In a positive move, the government amended the 1990 Prevention of Terrorism Act (PTA) in 1998 to place some limits on police detention of suspects under investigation. Judges, however, can still authorize suspects to be detained without trial, on a monthly basis, if authorities have not started legal proceedings within 22 days of the arrest. The NSS functions as the police, army, and intelligence services, and human rights groups allege that it acts with virtual impunity.
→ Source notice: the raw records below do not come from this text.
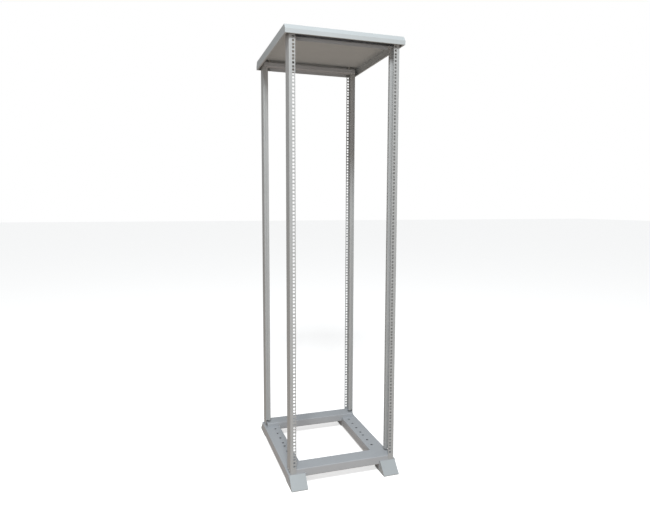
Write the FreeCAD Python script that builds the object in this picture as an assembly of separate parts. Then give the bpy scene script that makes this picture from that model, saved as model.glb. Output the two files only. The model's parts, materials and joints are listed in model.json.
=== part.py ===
import FreeCAD, Part
import math
import os

os.makedirs("parts", exist_ok=True)

# Open four-post 19 inch rack frame, 42 units high.
# X runs left to right, Y runs front to back, Z is up; the floor is Z = 0 and
# the origin lies in the middle of the footprint. All lengths in millimetres.
# "Depth" is measured from the front mounting plane towards the rear; front and
# rear halves mirror each other, and so do the left and the right.

# ---- 19 inch mounting pattern ----
unit = 44.45                     # height of one rack unit
unit_count = 42
hole_offsets = (6.35, 22.225, 38.1)   # hole centres above the bottom of a unit
hole_side = 9.5                  # square cage-nut hole
hole_column_x = 232.55           # half of the 465.1 mm column spacing
bay_half = 224.0                 # inner edge of the mounting flange
mount_depth = 604.0              # front to rear mounting plane

# ---- levels ----
skid_top = 56.0
base_top = 76.0
first_unit_z = 85.0
frame_top = 1978.0
cover_top = 1992.0

# ---- corner posts ----
post_t = 2.0
post_outer = 251.0               # outer face of the web
web_depth = 60.0                 # free rear edge of the web
shelf_depth = 44.0               # front face of the inner strip, welded to the web
post_depth = 64.0                # rear face of the plain flange
leg_x = 226.0                    # face of the inner strip that looks into the bay
plain_edge = 240.0               # outer edge of the plain flange, beside the groove
groove_depth = 58.0              # floor of the groove between the plain flange and the web
strip_bottom = 88.0              # the inner strip stops above the base beam
leg_hole = 6.0                   # small square holes down the inner strip
leg_hole_depth = 54.0
bend = 1.5                       # inner bend radius of the 2 mm sheet

# ---- base ----
skid_inner = 180.0
skid_outer = 260.0
skid_bottom = 10.0
skid_t = 2.0
skid_lip = 28.0                  # bottom flange between the feet
skid_hole_x = 210.0
skid_hole_d = 12.5
skid_hole_pitch = 58.0
skid_hole_gap = 37.0             # narrower gap in the middle of the row
skid_hole_pairs = 4
beam_t = 2.0
beam_depth = 78.0
beam_bottom = 38.0
beam_lip = 14.0
beam_clear = 1.0                 # gap between a beam web and a skid flank
pad_half = 22.0                  # bolted pads folded inwards from the beam webs
pad_reach = 15.0

# ---- feet ----
foot_reach = 51.0                # toe in front of the mounting plane
foot_tail = 75.0
foot_sole_end = 55.0
foot_t = 2.0
foot_heel_z = 20.0
foot_trim = 8.0                  # cheeks stop short of the folded toe
foot_clear = 3.0                 # gap between a foot and the skid lips

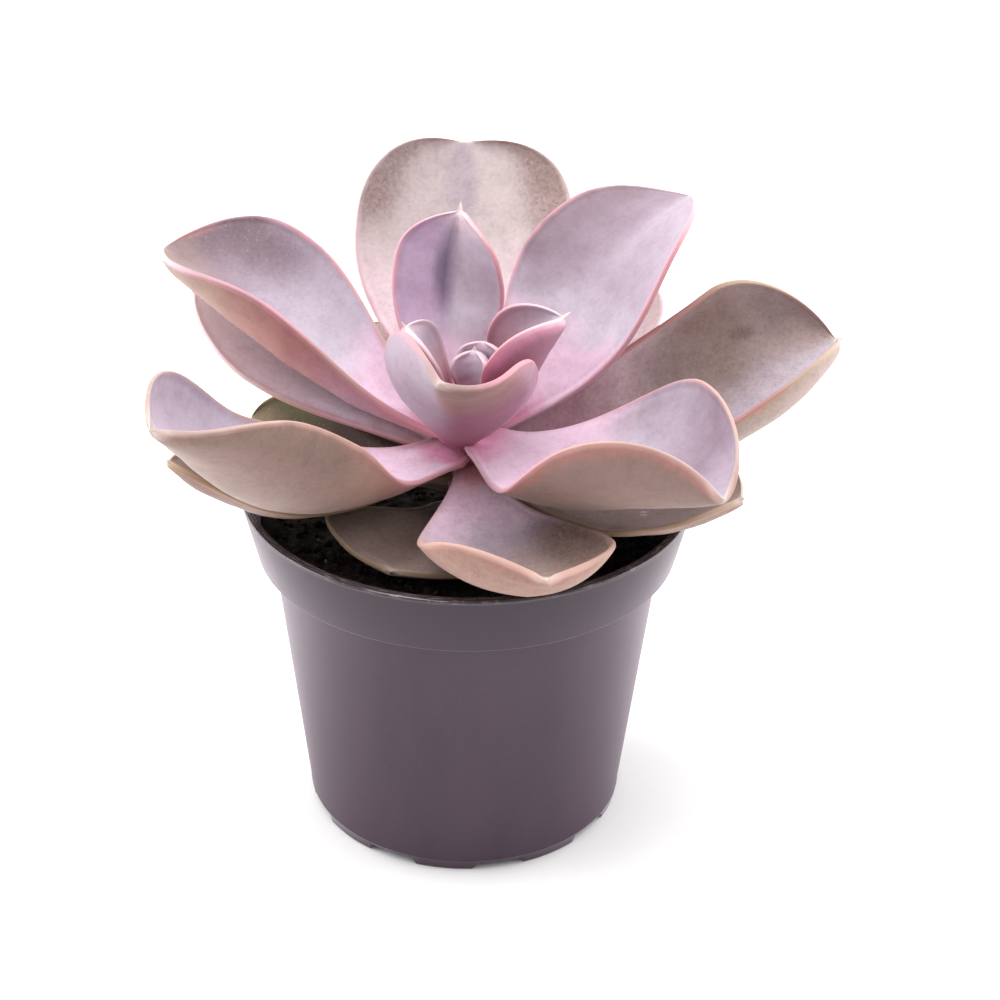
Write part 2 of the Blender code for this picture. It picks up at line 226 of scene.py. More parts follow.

Incidents of torture or other forms of ill-treatment of detainees held at police stations or prison facilities continue to be reported, according to Amnesty International.
The government has in recent years detained or kept several political prisoners under house arrest, and some have been sentenced to long prison terms after being convicted in trials in which they have been denied legal representation. After the September 2003 civil protests, authorities arbitrarily arrested more than 100 people, and Amnesty International alleged that over a dozen remained in detention at the end of the year. Most are held after expressing views critical of the government.
More women are entering the civil service, increasingly receiving equal pay to that of men for equal work. Women enjoy a 98 percent literacy rate, compared with 96 percent for men. However, traditional norms that oppose letting women lead independent lives outside their homes continue to limit educational and career opportunities for many women. The government has in recent years sponsored programs to help make women aware of their rights. Children's rights are incorporated into law, and government policy provides for equal access to educational and health programs for both male and female children.